Fitch: U.S. Insurers to Navigate a More Precarious Economy in 2023

The U.S. economy is headed for a mild recession next spring, with different outcomes for all major insurance sectors.

Source: Fitch Ratings | Published on November 21, 2022

P&C insurance

According to analysts at Fitch Ratings’ 2022 North American Insurance Conference, the U.S. economy is headed for a mild recession next spring, with different outcomes for all major insurance sectors.

Insurers will face a slew of challenges in the coming months, including sharply lower GDP growth and near-double-digit inflation in the United States and Europe. The increasingly difficult task of dealing with inflationary shocks will spill over into insurance.

P/C insurers, according to Managing Director Jim Auden, have developed a resilience to volatility that has served them well through natural disasters, the global financial crisis, and, most recently, a global pandemic. This ‘lessons learned’ approach, however, will be put to the test in the face of rising inflation, ballooning cyber risk premiums, and more hurricanes making landfall in the last year. Nonetheless, market participants agree that the P/C sector, while not “recession-proof,” is “recession-resistant.”

Broader inflation and rising rates will have a more muted impact on health insurers, though ‘pharma inflation,’ as panelists point out, is a concern, with rising prescription drug costs and, more concerningly, hospital staffing shortages.

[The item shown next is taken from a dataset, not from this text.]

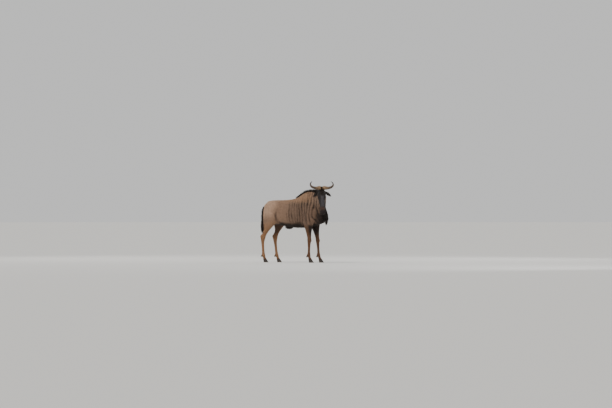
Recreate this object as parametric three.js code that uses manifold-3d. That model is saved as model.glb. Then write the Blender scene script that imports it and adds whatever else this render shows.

Other wildcards on the minds of health insurers heading into 2023, according to Senior Director Brad Ellis, include Medicaid redetermination, the re-emergence of the flu and future COVID-19 variants, and the RSV outbreak, which has strained capacity at many children’s hospitals.

Rising interest rates, on the other hand, has a greater impact on life insurers. While rising interest rates have increased investment portfolio opportunities, they have also introduced headwinds caused by a more volatile economic environment, according to Senior Director Jamie Tucker. With the ‘great financial repression’ of 2021 giving way to the more aggressive monetary tightening environment of the previous year, panelists said wage inflation, consumer balance sheets, and more concrete signs of disinflation will be primary focuses for the 2023 aftermath.